You often hear people call it, “Dr. Copper”. They say the metal has a Ph.D. in economics because of its ability to predict turning points in the global economy. I’m not sure about all that, but I do see a strong correlation between it and Emerging Market stocks. Today we’re taking a look at these two assets and why Copper’s next move is likely to coincide with the direction of Emerging Market stocks.

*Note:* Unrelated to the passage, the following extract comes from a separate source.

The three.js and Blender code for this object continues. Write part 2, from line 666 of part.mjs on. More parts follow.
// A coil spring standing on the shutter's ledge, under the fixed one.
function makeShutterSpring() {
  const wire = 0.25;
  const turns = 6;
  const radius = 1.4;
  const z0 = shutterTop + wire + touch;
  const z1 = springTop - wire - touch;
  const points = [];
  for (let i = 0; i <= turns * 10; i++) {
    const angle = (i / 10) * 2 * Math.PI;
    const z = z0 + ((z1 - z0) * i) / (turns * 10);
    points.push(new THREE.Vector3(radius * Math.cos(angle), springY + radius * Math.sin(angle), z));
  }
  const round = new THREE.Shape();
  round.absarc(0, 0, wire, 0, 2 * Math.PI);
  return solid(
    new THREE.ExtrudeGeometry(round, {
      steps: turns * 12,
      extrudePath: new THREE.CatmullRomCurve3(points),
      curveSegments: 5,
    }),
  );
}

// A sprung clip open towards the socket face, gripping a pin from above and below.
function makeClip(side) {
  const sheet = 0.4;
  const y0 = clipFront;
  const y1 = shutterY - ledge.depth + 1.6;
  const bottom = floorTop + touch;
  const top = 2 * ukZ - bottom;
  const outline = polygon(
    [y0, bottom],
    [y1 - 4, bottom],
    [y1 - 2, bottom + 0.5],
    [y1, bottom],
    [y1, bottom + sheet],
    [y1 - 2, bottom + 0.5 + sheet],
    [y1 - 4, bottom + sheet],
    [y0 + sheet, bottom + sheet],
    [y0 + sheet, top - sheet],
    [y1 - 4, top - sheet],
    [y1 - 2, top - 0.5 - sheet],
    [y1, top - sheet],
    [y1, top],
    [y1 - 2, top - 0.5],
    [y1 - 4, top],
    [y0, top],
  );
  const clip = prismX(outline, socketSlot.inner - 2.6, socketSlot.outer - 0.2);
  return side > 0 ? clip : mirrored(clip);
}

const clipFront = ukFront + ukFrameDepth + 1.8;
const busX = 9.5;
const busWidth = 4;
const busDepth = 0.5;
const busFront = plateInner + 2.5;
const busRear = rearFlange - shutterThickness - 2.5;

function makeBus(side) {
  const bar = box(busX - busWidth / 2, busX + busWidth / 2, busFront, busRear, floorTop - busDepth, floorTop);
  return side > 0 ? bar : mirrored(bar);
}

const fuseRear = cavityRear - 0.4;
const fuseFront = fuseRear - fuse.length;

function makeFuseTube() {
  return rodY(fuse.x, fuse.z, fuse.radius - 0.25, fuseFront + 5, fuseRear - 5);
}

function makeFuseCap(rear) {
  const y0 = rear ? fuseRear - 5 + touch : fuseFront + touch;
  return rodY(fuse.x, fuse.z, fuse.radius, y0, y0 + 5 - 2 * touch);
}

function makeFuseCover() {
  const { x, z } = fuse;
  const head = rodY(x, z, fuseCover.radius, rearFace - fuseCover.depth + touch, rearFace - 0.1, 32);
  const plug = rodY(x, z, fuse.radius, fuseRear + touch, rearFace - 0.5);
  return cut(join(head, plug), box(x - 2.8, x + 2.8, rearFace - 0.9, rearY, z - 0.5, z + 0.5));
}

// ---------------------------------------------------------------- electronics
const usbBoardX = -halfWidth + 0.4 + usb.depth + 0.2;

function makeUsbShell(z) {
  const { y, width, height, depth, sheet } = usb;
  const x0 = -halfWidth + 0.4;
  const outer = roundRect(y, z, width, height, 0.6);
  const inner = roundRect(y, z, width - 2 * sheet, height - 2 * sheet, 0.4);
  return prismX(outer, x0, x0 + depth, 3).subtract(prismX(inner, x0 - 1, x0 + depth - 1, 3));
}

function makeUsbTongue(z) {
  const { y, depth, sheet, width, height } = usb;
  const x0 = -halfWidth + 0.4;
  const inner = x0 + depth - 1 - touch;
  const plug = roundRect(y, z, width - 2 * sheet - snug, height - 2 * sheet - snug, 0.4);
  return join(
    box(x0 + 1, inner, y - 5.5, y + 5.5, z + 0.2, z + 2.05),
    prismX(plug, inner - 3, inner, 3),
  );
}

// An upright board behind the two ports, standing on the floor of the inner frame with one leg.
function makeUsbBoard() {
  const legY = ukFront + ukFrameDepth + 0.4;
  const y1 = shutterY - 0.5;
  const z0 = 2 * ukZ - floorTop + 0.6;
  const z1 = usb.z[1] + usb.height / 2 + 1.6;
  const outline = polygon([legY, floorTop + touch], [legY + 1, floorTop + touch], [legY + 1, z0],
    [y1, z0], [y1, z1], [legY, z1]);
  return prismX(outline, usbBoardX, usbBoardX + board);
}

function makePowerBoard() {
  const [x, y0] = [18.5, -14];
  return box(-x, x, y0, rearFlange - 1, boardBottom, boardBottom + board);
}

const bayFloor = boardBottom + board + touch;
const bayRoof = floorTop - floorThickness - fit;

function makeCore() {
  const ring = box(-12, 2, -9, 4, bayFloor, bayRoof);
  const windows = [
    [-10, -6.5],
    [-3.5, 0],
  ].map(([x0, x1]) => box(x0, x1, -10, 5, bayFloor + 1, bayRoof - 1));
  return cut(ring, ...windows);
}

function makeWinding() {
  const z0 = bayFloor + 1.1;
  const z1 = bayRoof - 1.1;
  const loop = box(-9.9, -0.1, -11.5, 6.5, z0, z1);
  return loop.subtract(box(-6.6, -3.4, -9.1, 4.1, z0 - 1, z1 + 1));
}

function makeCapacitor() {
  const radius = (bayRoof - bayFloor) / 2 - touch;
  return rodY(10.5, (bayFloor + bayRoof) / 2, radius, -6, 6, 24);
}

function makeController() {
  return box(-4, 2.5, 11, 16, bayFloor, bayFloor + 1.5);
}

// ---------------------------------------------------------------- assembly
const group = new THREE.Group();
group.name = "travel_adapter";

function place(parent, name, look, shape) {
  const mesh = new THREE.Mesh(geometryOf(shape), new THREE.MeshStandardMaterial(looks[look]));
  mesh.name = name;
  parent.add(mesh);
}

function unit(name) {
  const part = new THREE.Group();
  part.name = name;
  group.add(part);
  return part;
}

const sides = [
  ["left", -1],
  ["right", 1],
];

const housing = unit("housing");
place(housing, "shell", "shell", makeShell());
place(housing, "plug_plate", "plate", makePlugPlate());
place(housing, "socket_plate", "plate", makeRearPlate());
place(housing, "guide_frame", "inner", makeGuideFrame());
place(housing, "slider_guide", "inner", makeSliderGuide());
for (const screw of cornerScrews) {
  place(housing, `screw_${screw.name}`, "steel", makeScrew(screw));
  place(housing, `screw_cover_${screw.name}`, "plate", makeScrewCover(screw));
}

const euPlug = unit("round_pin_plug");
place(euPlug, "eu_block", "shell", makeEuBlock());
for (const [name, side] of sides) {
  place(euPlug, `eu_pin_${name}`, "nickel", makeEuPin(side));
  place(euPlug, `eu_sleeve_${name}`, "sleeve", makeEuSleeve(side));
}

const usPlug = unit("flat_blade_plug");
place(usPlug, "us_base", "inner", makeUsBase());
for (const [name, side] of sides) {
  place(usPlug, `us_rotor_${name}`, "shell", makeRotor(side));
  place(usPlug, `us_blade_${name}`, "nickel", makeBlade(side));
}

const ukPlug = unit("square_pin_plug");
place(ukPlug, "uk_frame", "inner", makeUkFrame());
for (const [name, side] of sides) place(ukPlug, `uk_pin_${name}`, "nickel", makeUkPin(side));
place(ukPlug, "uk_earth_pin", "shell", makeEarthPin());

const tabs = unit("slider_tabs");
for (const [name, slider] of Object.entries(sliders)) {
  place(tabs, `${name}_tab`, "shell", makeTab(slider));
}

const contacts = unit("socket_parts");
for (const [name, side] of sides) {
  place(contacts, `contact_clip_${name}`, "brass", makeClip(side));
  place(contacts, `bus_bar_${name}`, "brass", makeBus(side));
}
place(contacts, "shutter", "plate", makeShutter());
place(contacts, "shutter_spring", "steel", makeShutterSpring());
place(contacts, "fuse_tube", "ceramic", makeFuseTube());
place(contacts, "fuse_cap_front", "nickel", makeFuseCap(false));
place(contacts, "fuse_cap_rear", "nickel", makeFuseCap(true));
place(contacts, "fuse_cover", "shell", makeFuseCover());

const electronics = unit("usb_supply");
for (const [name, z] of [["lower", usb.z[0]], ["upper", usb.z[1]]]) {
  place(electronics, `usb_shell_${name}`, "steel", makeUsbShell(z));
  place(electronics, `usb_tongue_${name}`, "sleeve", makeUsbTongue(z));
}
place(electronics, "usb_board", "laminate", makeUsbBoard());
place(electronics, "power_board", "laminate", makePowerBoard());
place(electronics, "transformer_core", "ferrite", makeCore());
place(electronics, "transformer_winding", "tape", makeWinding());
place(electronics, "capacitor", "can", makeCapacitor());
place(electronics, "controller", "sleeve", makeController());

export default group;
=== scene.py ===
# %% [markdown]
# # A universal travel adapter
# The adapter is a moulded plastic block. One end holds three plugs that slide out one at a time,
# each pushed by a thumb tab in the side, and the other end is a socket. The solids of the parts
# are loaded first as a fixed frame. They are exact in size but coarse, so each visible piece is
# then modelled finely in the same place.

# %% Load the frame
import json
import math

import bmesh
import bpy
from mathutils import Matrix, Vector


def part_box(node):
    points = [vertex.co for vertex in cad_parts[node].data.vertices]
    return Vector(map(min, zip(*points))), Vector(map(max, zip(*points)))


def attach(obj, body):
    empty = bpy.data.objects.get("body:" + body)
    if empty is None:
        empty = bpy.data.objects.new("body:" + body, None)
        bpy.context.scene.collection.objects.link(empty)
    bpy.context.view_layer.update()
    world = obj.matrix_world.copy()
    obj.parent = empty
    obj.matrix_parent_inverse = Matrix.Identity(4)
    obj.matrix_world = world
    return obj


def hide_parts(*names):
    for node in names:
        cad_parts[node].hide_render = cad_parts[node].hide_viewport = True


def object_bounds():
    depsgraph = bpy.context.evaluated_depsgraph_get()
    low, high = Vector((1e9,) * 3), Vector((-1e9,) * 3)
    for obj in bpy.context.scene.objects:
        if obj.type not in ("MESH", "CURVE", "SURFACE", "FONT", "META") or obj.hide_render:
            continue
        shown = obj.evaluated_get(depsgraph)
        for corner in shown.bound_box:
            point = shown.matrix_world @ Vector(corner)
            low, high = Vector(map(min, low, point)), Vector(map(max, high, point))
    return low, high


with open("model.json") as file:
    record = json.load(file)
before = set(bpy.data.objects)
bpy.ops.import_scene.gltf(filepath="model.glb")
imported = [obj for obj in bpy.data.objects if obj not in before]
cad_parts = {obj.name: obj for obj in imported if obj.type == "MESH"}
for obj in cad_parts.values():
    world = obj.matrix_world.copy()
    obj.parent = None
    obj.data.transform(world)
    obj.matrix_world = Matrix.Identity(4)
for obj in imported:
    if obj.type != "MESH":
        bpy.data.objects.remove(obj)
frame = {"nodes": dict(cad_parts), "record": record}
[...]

Here is a chart of the Emerging Markets Index Fund $EEM at the top going back 13 years. Plotted below it are Copper Futures. Notice how they pretty much look exactly the same:
I think it’s a pretty good bet to make here that whatever Copper does, EM stocks will follow. Here is a closer look at Copper. The question is simple: Is this a breakout from the 5-6 year downtrend on its way to retest those former highs from 2006, 2008 and 2011 above 4? Or was this just a mean reversion and counter-trend rally within an ongoing downtrend?
Based on the weight-of-the-evidence, this level around 3 is the one we’re watching. If Copper is unable to hold this level, it would likely mean that Emerging Market stocks have completed this 2-year rally and its now time to underperform again.
I’m not convinced that this is a bearish picture, yet. I think the recent relative strength in Emerging Market stocks is suggesting that both of these are heading higher: Copper and EM stocks. If Copper is below 3, it definitely invalidates any bullish thesis for either of these, so I think it’s important to watch this level as we enter the Second Quarter.